DATASET EXTRACT:
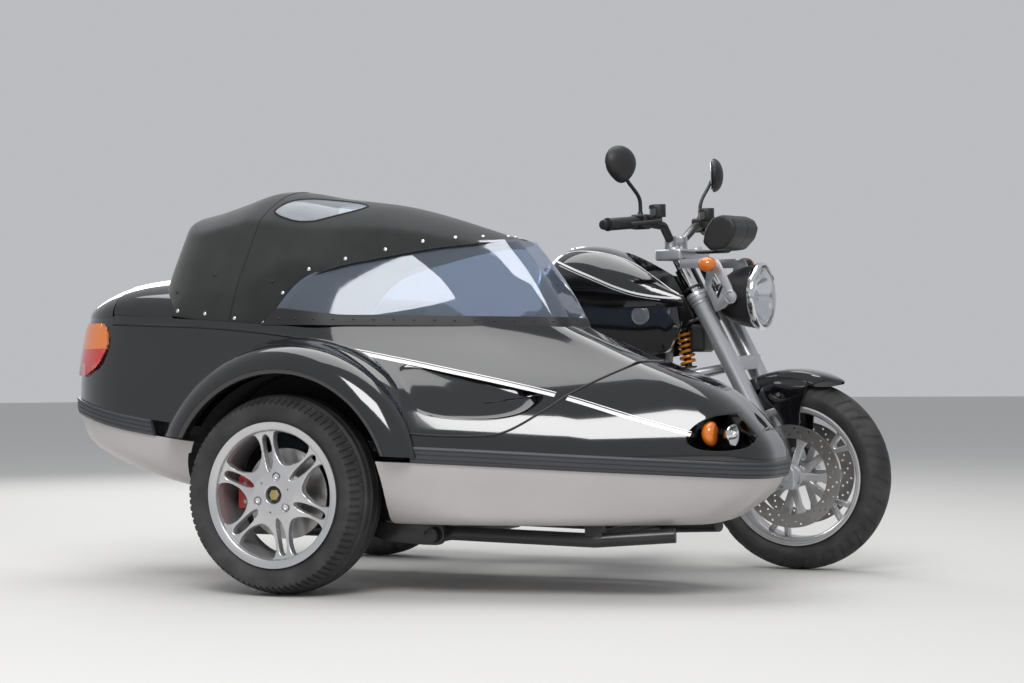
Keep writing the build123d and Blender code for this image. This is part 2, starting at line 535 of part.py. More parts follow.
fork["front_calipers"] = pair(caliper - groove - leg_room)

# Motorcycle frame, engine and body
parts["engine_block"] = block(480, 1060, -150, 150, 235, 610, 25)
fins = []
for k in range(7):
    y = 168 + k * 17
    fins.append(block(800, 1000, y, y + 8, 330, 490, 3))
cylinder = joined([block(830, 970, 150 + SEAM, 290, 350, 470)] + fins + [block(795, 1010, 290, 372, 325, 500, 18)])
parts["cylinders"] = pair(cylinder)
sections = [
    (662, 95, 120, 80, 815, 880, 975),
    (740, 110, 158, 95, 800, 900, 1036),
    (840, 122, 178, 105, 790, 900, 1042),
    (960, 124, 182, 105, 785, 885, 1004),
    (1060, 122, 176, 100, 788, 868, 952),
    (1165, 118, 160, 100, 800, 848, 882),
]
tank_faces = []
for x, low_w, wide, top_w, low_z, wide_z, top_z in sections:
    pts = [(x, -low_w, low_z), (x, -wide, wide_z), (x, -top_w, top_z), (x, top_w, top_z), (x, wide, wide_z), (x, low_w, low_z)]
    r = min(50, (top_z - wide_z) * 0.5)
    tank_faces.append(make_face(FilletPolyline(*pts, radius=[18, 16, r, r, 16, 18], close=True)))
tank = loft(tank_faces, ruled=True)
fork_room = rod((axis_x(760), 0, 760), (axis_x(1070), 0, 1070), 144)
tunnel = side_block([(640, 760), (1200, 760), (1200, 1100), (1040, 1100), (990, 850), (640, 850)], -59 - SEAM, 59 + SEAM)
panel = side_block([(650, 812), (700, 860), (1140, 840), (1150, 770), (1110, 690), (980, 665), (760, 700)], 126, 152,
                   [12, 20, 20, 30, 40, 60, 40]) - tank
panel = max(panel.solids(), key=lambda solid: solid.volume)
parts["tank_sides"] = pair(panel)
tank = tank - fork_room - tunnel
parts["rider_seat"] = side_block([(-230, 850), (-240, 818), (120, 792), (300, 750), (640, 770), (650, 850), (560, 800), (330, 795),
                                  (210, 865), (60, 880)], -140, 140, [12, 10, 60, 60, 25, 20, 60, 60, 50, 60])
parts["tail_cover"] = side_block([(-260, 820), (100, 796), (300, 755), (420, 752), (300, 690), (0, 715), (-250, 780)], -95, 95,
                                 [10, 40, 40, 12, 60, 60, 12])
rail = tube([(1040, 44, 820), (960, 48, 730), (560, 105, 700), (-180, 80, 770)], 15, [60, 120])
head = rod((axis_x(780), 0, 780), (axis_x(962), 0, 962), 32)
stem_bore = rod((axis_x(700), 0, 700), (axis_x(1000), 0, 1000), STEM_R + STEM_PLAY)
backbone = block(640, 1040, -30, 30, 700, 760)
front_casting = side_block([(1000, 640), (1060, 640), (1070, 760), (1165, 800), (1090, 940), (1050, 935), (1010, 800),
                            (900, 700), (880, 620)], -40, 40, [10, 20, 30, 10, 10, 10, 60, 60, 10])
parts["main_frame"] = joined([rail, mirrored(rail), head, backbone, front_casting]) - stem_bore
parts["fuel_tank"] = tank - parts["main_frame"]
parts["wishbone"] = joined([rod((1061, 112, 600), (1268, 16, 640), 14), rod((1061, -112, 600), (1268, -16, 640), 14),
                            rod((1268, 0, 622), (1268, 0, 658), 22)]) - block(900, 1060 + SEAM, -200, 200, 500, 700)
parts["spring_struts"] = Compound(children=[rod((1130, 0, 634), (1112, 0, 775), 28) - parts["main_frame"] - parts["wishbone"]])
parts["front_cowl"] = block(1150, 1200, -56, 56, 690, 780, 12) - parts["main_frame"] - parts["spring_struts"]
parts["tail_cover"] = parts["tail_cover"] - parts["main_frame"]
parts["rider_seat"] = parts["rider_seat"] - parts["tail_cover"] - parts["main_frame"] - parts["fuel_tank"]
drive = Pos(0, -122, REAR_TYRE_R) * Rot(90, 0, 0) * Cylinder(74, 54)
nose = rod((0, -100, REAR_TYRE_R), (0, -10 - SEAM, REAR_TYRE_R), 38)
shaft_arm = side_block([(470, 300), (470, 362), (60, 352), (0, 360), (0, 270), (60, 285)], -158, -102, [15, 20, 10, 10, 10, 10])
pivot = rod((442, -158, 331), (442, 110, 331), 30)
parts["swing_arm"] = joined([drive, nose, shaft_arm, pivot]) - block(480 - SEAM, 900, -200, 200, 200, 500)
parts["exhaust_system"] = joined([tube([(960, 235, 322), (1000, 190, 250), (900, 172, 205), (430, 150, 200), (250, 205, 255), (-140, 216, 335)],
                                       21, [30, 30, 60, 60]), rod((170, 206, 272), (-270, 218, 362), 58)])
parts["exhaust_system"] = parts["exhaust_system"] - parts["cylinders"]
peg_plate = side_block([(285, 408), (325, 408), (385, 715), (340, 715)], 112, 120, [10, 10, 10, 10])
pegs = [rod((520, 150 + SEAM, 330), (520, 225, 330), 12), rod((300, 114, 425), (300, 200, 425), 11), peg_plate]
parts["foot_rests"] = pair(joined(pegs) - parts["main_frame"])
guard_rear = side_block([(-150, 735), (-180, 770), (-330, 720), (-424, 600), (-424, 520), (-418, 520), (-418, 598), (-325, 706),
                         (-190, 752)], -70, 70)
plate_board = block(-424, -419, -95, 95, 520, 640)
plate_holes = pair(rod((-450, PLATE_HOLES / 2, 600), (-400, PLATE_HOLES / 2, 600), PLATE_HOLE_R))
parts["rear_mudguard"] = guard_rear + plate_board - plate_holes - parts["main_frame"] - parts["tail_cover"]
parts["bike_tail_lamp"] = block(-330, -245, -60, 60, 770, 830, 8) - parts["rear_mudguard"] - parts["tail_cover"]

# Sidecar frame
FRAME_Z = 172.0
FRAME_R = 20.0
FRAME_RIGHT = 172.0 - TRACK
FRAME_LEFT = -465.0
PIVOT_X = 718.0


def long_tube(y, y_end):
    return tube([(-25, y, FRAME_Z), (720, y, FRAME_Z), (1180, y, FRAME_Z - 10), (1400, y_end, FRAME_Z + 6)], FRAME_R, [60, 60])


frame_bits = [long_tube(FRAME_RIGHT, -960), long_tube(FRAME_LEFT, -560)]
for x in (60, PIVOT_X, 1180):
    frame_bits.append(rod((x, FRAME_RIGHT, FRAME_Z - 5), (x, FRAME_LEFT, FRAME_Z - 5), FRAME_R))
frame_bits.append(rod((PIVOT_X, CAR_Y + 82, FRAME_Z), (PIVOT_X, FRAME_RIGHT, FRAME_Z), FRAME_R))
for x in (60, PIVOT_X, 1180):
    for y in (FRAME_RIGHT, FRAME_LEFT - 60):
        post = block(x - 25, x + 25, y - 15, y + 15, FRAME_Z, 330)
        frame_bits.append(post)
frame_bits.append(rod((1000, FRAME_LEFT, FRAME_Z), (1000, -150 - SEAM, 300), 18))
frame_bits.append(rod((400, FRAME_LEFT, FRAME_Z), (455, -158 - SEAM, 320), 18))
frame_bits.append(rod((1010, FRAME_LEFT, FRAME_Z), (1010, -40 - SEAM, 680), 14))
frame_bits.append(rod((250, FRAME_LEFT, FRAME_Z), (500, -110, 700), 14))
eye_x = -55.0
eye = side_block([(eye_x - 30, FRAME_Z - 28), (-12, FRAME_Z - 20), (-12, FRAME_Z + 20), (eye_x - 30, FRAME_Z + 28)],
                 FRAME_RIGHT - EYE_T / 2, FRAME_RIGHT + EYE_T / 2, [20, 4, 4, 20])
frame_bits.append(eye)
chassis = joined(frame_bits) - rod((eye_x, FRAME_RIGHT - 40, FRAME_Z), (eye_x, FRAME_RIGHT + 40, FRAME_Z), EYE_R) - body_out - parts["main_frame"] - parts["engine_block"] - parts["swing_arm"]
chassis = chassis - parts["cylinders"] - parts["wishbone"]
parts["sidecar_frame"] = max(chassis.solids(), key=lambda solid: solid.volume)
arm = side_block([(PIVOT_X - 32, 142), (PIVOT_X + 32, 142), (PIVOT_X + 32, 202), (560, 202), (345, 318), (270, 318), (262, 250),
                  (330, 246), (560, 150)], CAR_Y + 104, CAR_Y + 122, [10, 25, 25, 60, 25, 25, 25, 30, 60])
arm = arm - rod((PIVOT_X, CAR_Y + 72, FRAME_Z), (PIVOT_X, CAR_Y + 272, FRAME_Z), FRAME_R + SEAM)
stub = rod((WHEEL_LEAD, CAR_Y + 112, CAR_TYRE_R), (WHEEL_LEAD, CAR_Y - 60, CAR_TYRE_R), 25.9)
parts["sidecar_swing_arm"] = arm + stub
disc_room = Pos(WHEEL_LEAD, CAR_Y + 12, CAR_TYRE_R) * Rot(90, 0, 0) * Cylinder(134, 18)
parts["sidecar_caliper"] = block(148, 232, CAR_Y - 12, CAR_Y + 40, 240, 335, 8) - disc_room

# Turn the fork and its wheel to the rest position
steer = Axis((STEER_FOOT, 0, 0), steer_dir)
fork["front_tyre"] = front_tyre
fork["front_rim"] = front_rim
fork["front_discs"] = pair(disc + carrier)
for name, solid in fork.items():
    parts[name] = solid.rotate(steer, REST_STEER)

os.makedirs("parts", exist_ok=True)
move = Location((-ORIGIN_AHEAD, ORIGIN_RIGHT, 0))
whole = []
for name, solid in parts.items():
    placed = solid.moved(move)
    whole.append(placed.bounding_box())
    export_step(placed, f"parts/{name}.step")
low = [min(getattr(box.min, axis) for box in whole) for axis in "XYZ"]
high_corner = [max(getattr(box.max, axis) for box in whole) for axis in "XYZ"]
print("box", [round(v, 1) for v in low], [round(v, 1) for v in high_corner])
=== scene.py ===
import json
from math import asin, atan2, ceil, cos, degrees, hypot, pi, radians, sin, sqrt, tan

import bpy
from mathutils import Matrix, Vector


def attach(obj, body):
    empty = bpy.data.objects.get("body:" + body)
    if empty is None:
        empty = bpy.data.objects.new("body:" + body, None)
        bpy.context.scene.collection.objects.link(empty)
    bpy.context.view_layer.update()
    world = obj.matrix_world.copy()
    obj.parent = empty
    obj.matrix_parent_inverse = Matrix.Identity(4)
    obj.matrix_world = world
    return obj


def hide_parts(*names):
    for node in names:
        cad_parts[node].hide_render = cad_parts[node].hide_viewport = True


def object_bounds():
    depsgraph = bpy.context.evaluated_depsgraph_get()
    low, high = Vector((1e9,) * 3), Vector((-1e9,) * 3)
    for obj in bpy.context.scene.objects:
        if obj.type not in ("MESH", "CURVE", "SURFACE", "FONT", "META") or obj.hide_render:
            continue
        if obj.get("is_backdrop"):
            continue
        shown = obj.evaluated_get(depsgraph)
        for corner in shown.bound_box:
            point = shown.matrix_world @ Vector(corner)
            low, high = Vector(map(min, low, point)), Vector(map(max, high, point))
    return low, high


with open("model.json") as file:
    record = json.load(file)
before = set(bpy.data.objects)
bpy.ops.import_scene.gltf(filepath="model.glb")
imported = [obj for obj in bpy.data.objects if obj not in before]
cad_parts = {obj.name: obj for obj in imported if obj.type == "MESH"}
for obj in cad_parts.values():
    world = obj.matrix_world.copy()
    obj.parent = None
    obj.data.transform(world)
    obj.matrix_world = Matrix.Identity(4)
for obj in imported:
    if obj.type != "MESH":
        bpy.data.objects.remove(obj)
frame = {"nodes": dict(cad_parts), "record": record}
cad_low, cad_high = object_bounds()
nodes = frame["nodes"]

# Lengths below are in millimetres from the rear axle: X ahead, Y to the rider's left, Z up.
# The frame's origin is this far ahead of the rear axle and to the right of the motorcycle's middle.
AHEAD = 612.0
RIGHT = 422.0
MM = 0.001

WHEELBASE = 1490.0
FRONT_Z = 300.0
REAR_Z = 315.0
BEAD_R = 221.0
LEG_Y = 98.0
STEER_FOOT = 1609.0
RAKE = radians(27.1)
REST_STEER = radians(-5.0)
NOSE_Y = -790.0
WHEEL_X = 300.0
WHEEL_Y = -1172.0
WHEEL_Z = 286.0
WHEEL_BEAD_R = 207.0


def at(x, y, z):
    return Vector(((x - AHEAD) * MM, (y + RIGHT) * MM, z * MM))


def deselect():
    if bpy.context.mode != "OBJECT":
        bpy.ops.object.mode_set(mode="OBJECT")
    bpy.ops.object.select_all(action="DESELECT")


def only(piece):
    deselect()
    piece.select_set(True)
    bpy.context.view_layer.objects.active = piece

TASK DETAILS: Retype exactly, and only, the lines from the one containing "# Turn the fork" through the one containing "before = set(bpy.data.objects)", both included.

WORKED SOLUTION:
# Turn the fork and its wheel to the rest position
steer = Axis((STEER_FOOT, 0, 0), steer_dir)
fork["front_tyre"] = front_tyre
fork["front_rim"] = front_rim
fork["front_discs"] = pair(disc + carrier)
for name, solid in fork.items():
    parts[name] = solid.rotate(steer, REST_STEER)

os.makedirs("parts", exist_ok=True)
move = Location((-ORIGIN_AHEAD, ORIGIN_RIGHT, 0))
whole = []
for name, solid in parts.items():
    placed = solid.moved(move)
    whole.append(placed.bounding_box())
    export_step(placed, f"parts/{name}.step")
low = [min(getattr(box.min, axis) for box in whole) for axis in "XYZ"]
high_corner = [max(getattr(box.max, axis) for box in whole) for axis in "XYZ"]
print("box", [round(v, 1) for v in low], [round(v, 1) for v in high_corner])
=== scene.py ===
import json
from math import asin, atan2, ceil, cos, degrees, hypot, pi, radians, sin, sqrt, tan

import bpy
from mathutils import Matrix, Vector


def attach(obj, body):
    empty = bpy.data.objects.get("body:" + body)
    if empty is None:
        empty = bpy.data.objects.new("body:" + body, None)
        bpy.context.scene.collection.objects.link(empty)
    bpy.context.view_layer.update()
    world = obj.matrix_world.copy()
    obj.parent = empty
    obj.matrix_parent_inverse = Matrix.Identity(4)
    obj.matrix_world = world
    return obj


def hide_parts(*names):
    for node in names:
        cad_parts[node].hide_render = cad_parts[node].hide_viewport = True


def object_bounds():
    depsgraph = bpy.context.evaluated_depsgraph_get()
    low, high = Vector((1e9,) * 3), Vector((-1e9,) * 3)
    for obj in bpy.context.scene.objects:
        if obj.type not in ("MESH", "CURVE", "SURFACE", "FONT", "META") or obj.hide_render:
            continue
        if obj.get("is_backdrop"):
            continue
        shown = obj.evaluated_get(depsgraph)
        for corner in shown.bound_box:
            point = shown.matrix_world @ Vector(corner)
            low, high = Vector(map(min, low, point)), Vector(map(max, high, point))
    return low, high


with open("model.json") as file:
    record = json.load(file)
before = set(bpy.data.objects)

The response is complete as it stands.